For students growing up in the 21st century, mass shootings and gun deaths are not a new phenomenon. As early as third grade, I can remember practicing hiding under desks, out of the line of vision from a potential unwanted visitor waiting on the other side of the classroom door. These “lock down drills” became just as routine as the fire drills at our schools. As I reached sixth grade, the Sandy Hook shooting happened and though I recognized the tragicness of this at the time, I still wasn’t yet able to grasp the idea that something could be done; something needed to be done.
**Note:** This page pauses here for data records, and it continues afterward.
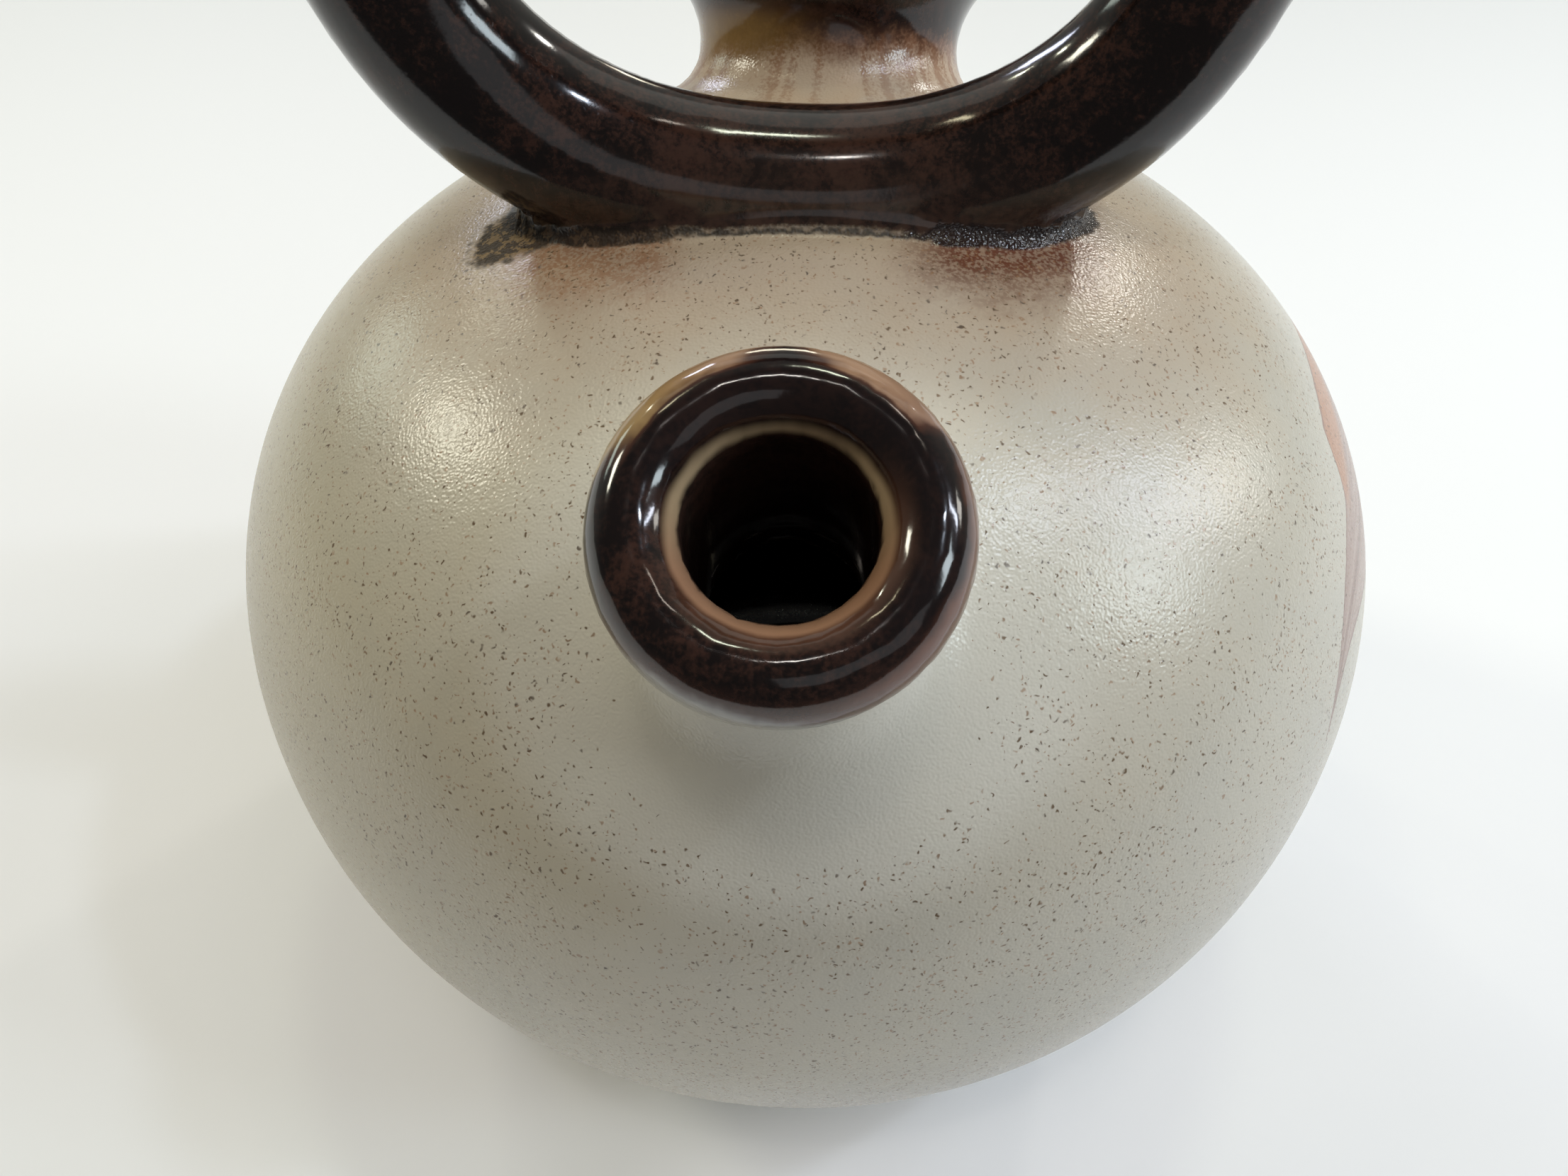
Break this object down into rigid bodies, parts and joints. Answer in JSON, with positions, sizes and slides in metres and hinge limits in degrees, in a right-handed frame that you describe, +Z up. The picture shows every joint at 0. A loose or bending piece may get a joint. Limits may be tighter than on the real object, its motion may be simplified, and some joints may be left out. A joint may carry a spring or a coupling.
{
  "type": "water jug",
  "caption": "Round hollow stoneware water jug with a ring handle on the crown, a short lipped pouring spout and a wide lipped filling mouth.",
  "frame": {"origin": "centre of the flat underside, on the turning axis of the body", "axes": "+Z up along the body's turning axis, -Y towards the pouring spout, +Y towards the filling mouth, +X along the ring handle's width"},
  "size_m": [0.18, 0.18, 0.2484],
  "materials": {
    "speckled_glaze": "satin speckled cream glaze, darker gloss on ring and lips"
  },
  "bodies": {
    "root": {"jug": "speckled_glaze"}
  },
  "joints": []
}
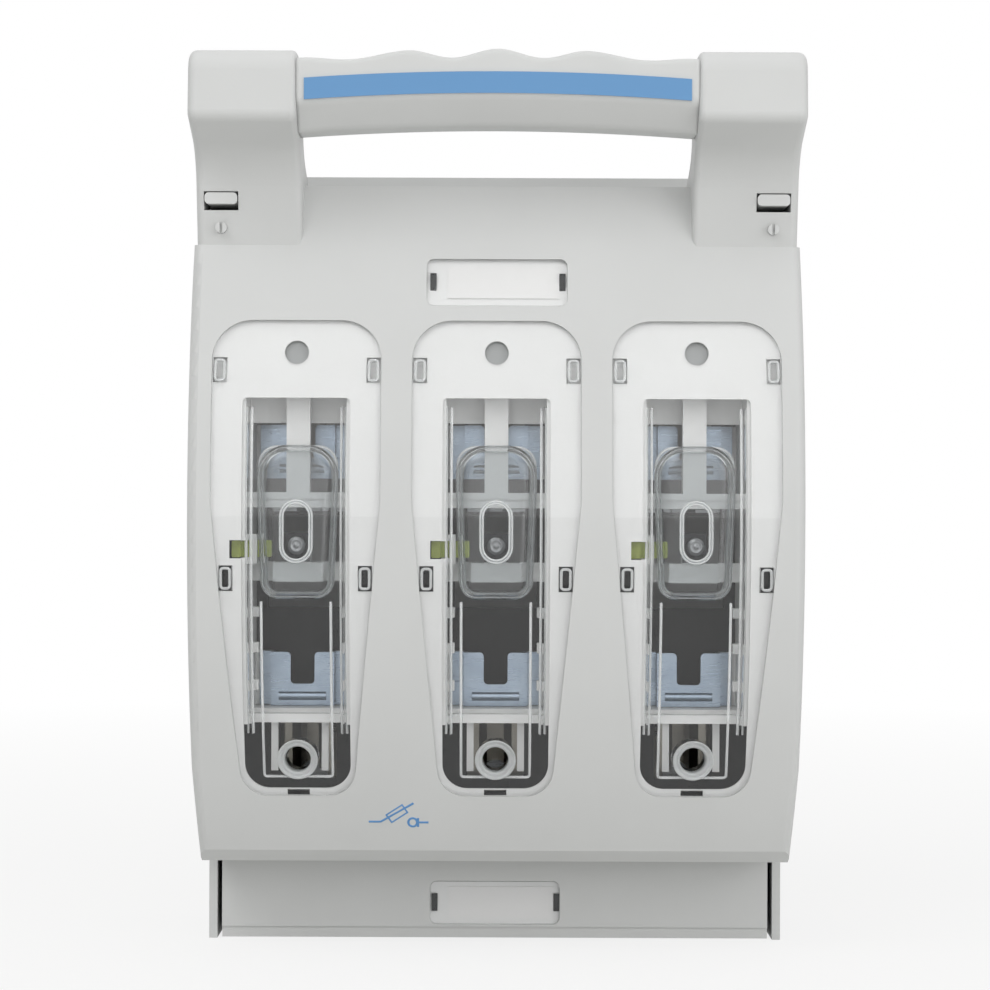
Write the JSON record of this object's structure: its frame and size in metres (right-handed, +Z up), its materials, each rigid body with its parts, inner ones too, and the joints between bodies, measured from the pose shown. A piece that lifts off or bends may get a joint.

Numerous amounts of mass shootings came in the years leading up to 2018, not to mention the countless amounts of gun related deaths due to gang violence, drug activity, and specifically police brutality which sparked the Black Lives Matter movement. Still, the idea of change within our country did not register with me both due to my lack of knowledge on firearms at the time and my privileged perspective. Then, along comes the shooting in Parkland, Florida, which sparked the very movement that I write about right now. For those of us students, teachers, and parents still sleeping, this shooting was a wake up call.
Quickly after the tragedy in Florida, students both nationally and locally were starting a discussion about guns in our country and demanding gun control. After some conversations, research, and a push in the right direction by Somerville High School students organizing their own walkout, I realized that something can be done; something needed to be done.